不可解なパウンド・フォー・パウンド7位
井上尚弥が上位にランクされていることで、日本のファンがチェックしては一喜一憂するパウンド・フォー・パウンド・ランキング。
各メディアによって、順位も顔ぶれも異なるが、現地時間6月15日にWBAライト級タイトルを防衛した30戦全勝28KOのチャンピオン、ジャーボンテイ・“タンク”・デービスが、ESPN、リング・マガジン、CBS、それぞれで7位である点は解せない。

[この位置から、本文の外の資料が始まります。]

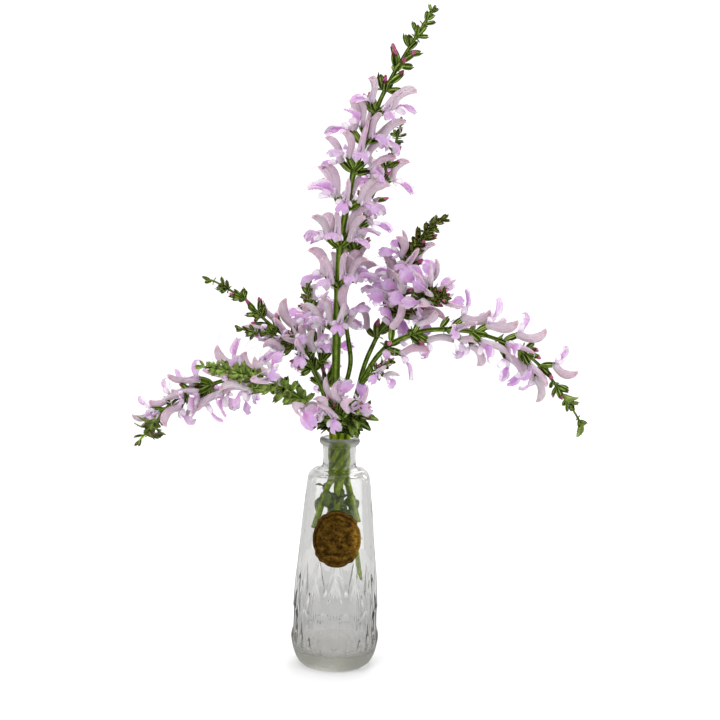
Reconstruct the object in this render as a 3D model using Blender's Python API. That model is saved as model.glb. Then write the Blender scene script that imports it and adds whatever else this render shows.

この選手は、1位となっても良いほどの実力者だ。
WBA/IBFスーパーフェザー、WBAスーパーライトと、3階級を制し、13度の世界タイトルマッチを経験している。
昨年4月に“スーパーファイト”と謳われたライアン・ガルシア戦において、デービスはボディブローでアイドルボクサーを沈めた。7回ノックアウト勝ちで人気先行型有名人の化けの皮を剥いだのだ。去る6月15日も、18戦全勝12KOでWBAライト級2位にランクされていたフランク・マーティンを8ラウンドで沈め、格の違いを見せつけた。
次戦ではWBC同級チャンプのシャクール・スティーブンソンかIBF王者であるワシリー・ロマチェンコとの統一戦が噂されている。どちらを相手にしても、デービスの勝ちは揺るがないだろう。
しかし、である。デービスはガルシアを葬った2023年4月22日から、マーティン戦まで、1年2カ月のブランクを余儀なくされた。家庭内暴力の罪で自宅謹慎処分を受けたにもかかわらず、これに違反し、44日間の懲役刑を食らったことで試合がなかなか決まらなかった。
パウンド・フォー・パウンドはそれぞれの媒体が、記者に票を投じさせることでランキングが決まる。私生活の乱れに厳しい視線を送るジャーナリストが多いことから、デービスは7位に甘んじているのだ。
ここで思い出すのがWBAジュニアウエルター級でKINGとされた、アーロン・プライアーだ。オハイオ州シンシナティで誕生したプライアーは、7人きょうだいの5番目として誕生した。7人全員が違う父親で、母親はキッチンドランカーだった。
プライアーの母親は、子供たちに銃口を向け、殺人未遂で逮捕されている。兄も姉も、刑務所と娑婆を行ったり来たりというタイプが多かった。ボクシングで成功しなければ、どうなっていたか分からない男だった。
ジムの片隅に簡易ベッドを置いてくれたオーナーのはからいで、プライアーは日々トレーニングに打ち込む。モントリオール五輪を目指したが、疑惑の判定で負けにされた。―――星条旗を背負うに相応しくない―――と判断されたのだ。※プライアーの人生を詳しく知りたい方は、是非、拙著『神様のリング』(講談社)をお読みください。
デービスの7位も犯罪歴が大きく影響している。彼は今後、どのようにキャリアを彩るのか。